Una linea durissima ma non necessariamente priva di una sua efficacia, in teoria. Senonché la realtà dei fatti racconta una storia diversa: non solo nei raid perdono la vita decine di civili inermi, ma anche gli effettivi vantaggi militari sono sempre meno evidenti. Le parole che il generale Myers ha dedicato alcuni giorni fa all'Iraq - «una sconfitta militare è impossibile, ma lo è anche una vittoria» - appaiono del tutto adeguate anche alla realtà di Gaza.
D'altronde, l'analogia non è soltanto strategica.
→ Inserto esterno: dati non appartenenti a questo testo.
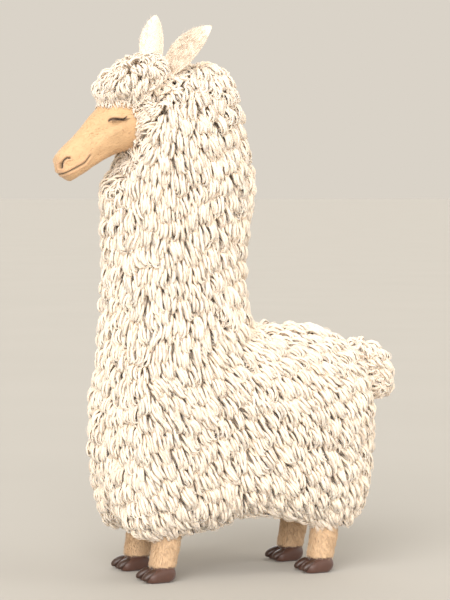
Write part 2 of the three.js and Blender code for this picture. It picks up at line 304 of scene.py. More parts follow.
def nearPath(points, path):  # distance to a path of straight pieces
    best = np.full(len(points), 1e9)
    for a, b in zip(path[:-1], path[1:]):
        a, b = np.array(a, float), np.array(b, float)
        t = np.clip(((points - a) @ (b - a)) / ((b - a) @ (b - a)), 0, 1)
        best = np.minimum(best, np.linalg.norm(points - (a + t[:, None] * (b - a)), axis=1))
    return best


nostrilPath = [(-340, -86), (-335, -77), (-326, -70), (-315, -68), (-307, -73)]  # x and z, a comma


def lidLine(along):  # the closed lids meet on a soft wave
    return -3 - 3.2 * np.sin(np.pi * along / 24)


def eyeFrame(points, hand):
    # offset from the eye's middle, its length, place along the lids and height over the line where they meet
    away = points - np.array(headShape["eye"]) * (1, hand, 1)
    tilt = math.radians(headShape["eyeTilt"])
    along = away[:, 0] * math.cos(tilt) - away[:, 2] * math.sin(tilt)
    height = away[:, 0] * math.sin(tilt) + away[:, 2] * math.cos(tilt)
    far = np.sqrt((0.68 * along) ** 2 + height**2 + away[:, 1] ** 2)  # the lids reach further along than up
    return away, far, along, height - lidLine(along)


def subdivideNear(mesh, spots, rounds):  # finer facets round each spot: centre and radius
    form = bmesh.new()
    form.from_mesh(mesh)
    for turn in range(rounds):
        inside = set()
        for v in form.verts:
            if any((v.co - centre).length < radius * (1 - 0.16 * turn) for centre, radius in spots):
                inside.add(v)
        edges = [e for e in form.edges if e.verts[0] in inside and e.verts[1] in inside]
        bmesh.ops.subdivide_edges(form, edges=edges, cuts=1, use_grid_fill=True)
    bmesh.ops.triangulate(form, faces=[f for f in form.faces if len(f.verts) > 4])
    form.to_mesh(mesh)
    form.free()


def formHead():  # the bare head with its bones and muscles, and finer facets round eyes, nostrils and mouth
    rows = [(x, (t + b) / 2, (t - b) / 2, (t - b) / 2, s) for x, t, b, s in headShape["profile"]]
    points, faces = ringForm(loftRings(np.array(rows), 132, 118, (20, 50), 2.25))
    piece = pieceFrom("head_form", points, faces)
    x, y, z = headShape["eye"]
    spots = []
    for hand in sides.values():
        spots.append((Vector((x, hand * (y + 14), z)), 38))
        spots.append((Vector((-322, hand * 26, -78)), 28))
    spots.append((Vector((-340, 0, -98)), 26))
    subdivideNear(piece.data, spots, 2)
    p = pointsOf(piece.data)
    for centre, reach, push in headForms:
        for hand in (1, -1) if centre[1] else (1,):
            q = (p - np.array(centre) * (1, hand, 1)) / reach
            p += np.exp(-(q * q).sum(1))[:, None] * np.array(push) * (1, hand, 1)
    placePoints(piece.data, p)
    return piece, p


def faceLine(name, distance):
    return ridge(distance, faceLines[name]["width"])


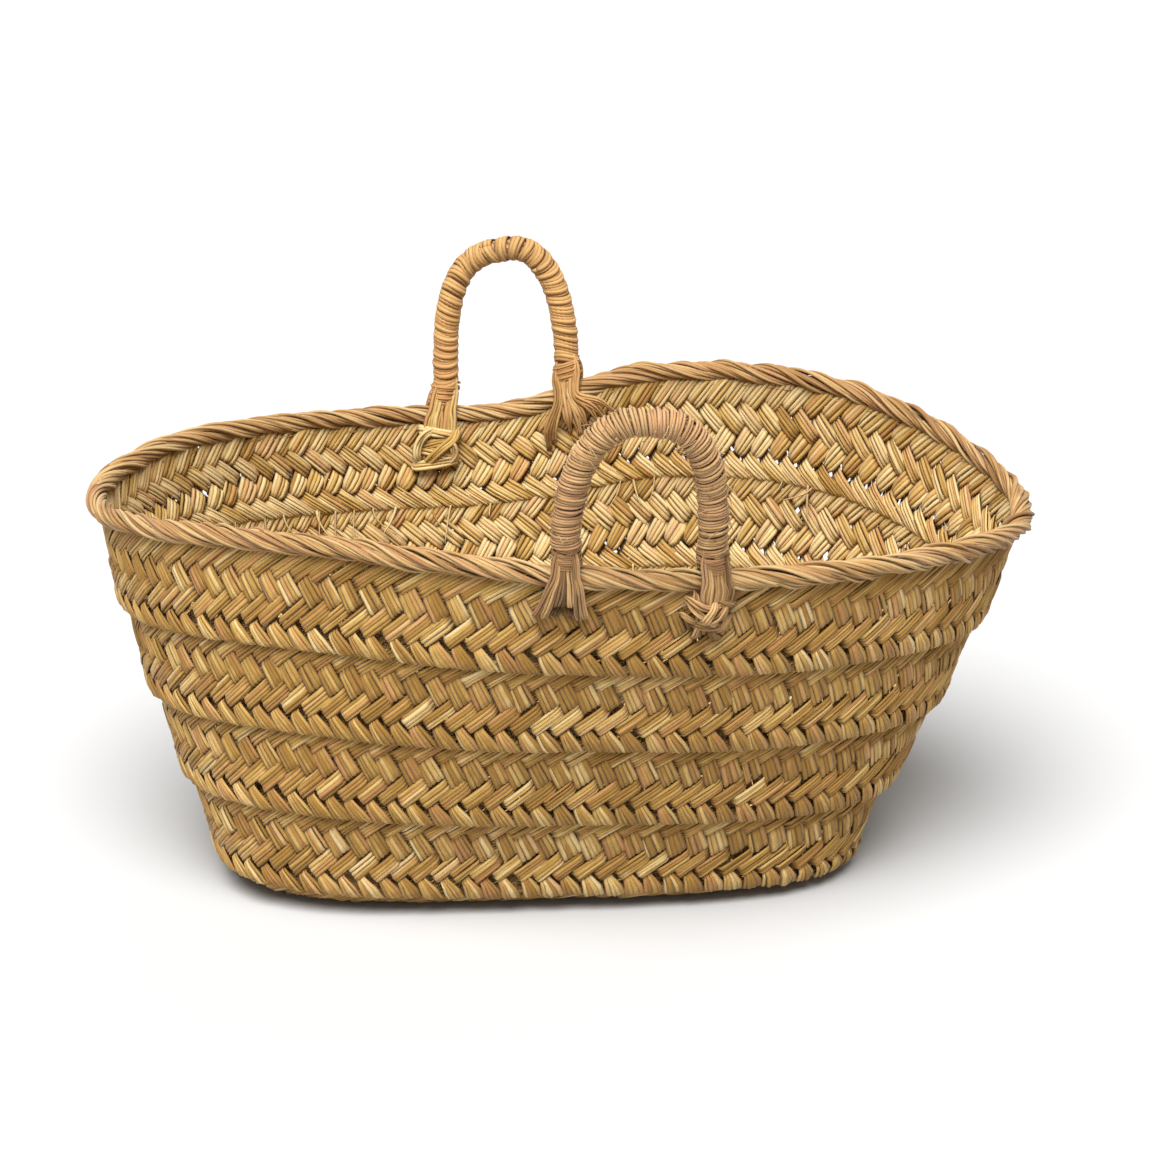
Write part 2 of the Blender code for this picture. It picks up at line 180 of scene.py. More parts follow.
def skin(angle, up):
    """Point on the outer skin, up along it from the knee; below zero it goes round the knee and under."""
    angle, up = np.broadcast_arrays(np.asarray(angle, float), np.asarray(up, float))
    turn = np.clip(-up / KNEE_ARC, 0, 1) * math.pi / 2
    inset = KNEE_INSET * (1 - np.cos(turn)) + np.maximum(-up - KNEE_ARC, 0)
    low = np.concatenate([base_line(angle, inset), (KNEE_HEIGHT * (1 - np.sin(turn)))[..., None]], -1)
    share = np.maximum(up, 0) / wall_slant(angle)
    wall = low + (rim_line(angle) - low) * share[..., None]
    outward = wall[..., :2] / np.array([RIM_LENGTH**2, RIM_WIDTH**2])
    outward = outward / (np.linalg.norm(outward, axis=-1) + 1e-9)[..., None]
    wall[..., :2] += (WALL_BULGE * np.sin(np.pi * np.minimum(share, 1)))[..., None] * outward
    return wall


def unit(vectors):
    return vectors / (np.linalg.norm(vectors, axis=-1) + 1e-12)[..., None]


def outwards(angle, up):
    """Outward direction of the skin."""
    step = 0.002
    along = skin(np.asarray(angle) + step, up) - skin(np.asarray(angle) - step, up)
    upward = skin(angle, np.asarray(up) + step) - skin(angle, np.asarray(up) - step)
    return unit(np.cross(along, upward))


def rope_line(angle):
    return wall_slant(angle) - RIM_ROPE / 2


def top_seam(angle):
    return rope_line(angle) - RIM_ROPE / 2 - SEAM_CLEARANCE - SEAM_CORD / 2


def wall_seam(number, angle):
    tilt = SEAM_TILT * np.cos(angle)
    full = top_seam(angle) - FIRST_SEAM + tilt
    share = (number - 1) / WALL_TURNS
    return FIRST_SEAM - tilt * (1 - share) + (full - tilt) * share


def base_seam(angle):
    return np.zeros_like(angle) + FIRST_SEAM - PLAIT_WIDTH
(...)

A poche ore dalla strage di Rafah, in Iraq si diffondeva la voce di un'altra strage ancor più grave: dai venti ai quaranta morti a una festa di matrimonio, colpita per sbaglio dalla bomba di un aereo americano. Il massacro sarebbe avvenuto a Ramadi, secondo alcune fonti, mentre altre parlano di una località vicina al confine tra Iraq e Siria (dove passano armi e guerriglieri).